The Moment-By-Moment of Communicating With My Autistic Son

Typing his thoughts on Facebook opens a portal into the outside for Nat

Psychology Today, May 2, 2020

The burst and bubble of spring blends perfectly with the landscape of being at home with Nat, my 30 year-old autistic son. The coronavirus-colored moodscape rolls through me and around me, never letting up. These days, I feel almost too many things packed into my body. Anxiety about nothing, giving way suddenly to joy. Boredom, then sadness. Followed by relief, at 7pm, when dinner is over. Then I just relax, snuggling deep into my couch.

I think Nat is prisoner to the same relentless vicissitudes in mood. One moment he will be sucking his thumb as if it is his main sustenance — the frenetic chirping is like a starving baby bird — and the next moment he’ll be grinning. I hear the chirping and I get tense, scared. This is from years and years of autism trauma, and he is still capable of terrible eruptions, jumping up and down on piston legs, screaming and hitting his head. This switches on my anxiety and despair that it will never change, that the behavior is back, that there will now be seven more years of famine. Then the smile comes back, and it all washes off me.

When Nat smiles and throws himself back into the light this way, I get splashed with it, too and just like that, my battery recharges. “Want to do some Facebook?” I’ll ask, and he always says “yes.”

Facebook has become a dependable portal to the outside for Nat. And so several times a day I get to feel the wonder, the rainbow-high of seeing Nat create his own Facebook shape and persona, just like we all do there.

Nat’s posting style is a reflection of himself: deeply quiet and fathomless, and then suddenly — he’s out. I watch him as he thinks slowly and deeply about the prompt, “What’s on your mind?” He then says that out loud and then types the question. Watching him I have come to realize that he needs all his senses, all modes (reading the words, speaking the words, then typing them, and sometimes even hearing me repeat them; sometimes a gentle nudge of his arm) in order to craft typed thoughts.

It is in these moments I am incredibly “on,” too. I use my ability to “meld” with him so that I can help pull this stuff out of him, these precious expressions of “here I am.” Then even after all of these actions, he still needs long seconds of silence and thought. I don’t know where his brain goes during those times because mine doesn’t do that. My mind is more squirrel-like, squiggly and focused and chaotic.
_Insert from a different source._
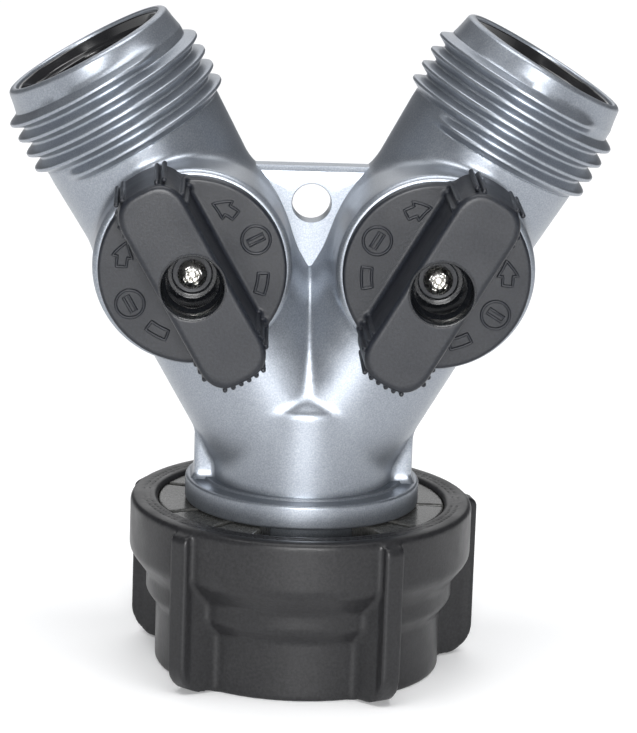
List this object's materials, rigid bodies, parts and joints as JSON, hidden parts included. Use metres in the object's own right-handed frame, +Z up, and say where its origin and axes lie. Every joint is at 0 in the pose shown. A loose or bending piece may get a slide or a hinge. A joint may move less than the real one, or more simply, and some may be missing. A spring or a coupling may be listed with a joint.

But suddenly, like the way a green shoot simply appears one day in a buried garden, his thought pops out. I hang back then, become separate again, and marvel at it, and the gasping beauty of this one word. My reaction is as acute as when he was a baby and uttered his first words, or first crawled or walked. “Sickness,” he whispered recently, and it was as if the wind picked up, a sudden spring weather shift. “Oh, you are thinking about the sickness and staying inside and not seeing anyone and when it will be over,” my words spilled out, bursting the dams he builds of his own soft need for silence.

But my interruption is okay, because he wants it. He and I blend again; he wants me to pick up that thought fiber and thread it into a needle so that he can create. I give him some probable choices of words to type: “Sad about the sickness? Scared? Don’t understand?” and he picks one. He says it out loud: “Sad about the sickness.” And then adds “Summer.”

I feel like I am grasping a needle — his thought thread is so short it threatens to fall out — and make a new stitch. I say: “Oh, you want it to be summer so that the sickness is over.” And then: “Yes.” And I tell him, “Type it.”

And just like that, Nat creates a Facebook post and clicks it into the world. And luckily, there are people in our world who care and love him so deeply that they, too, are overjoyed by this tiny-but-huge sentence. They answer back, they find the thread, they offer an abundance of fabric for him to land on. Then I read the comments, and it all begins again.

It takes a lot of time and energy to be Nat’s nurturing earth, to be a visitor to his thoughts, and that is why by 7pm I am drained. But usually very content to just meld with my couch, get filled up with Netflix and too many snacks, so that the next day we can begin again. Because these moments of acute communication are the stuff that my joy — my sustenance during this strange time — is made of.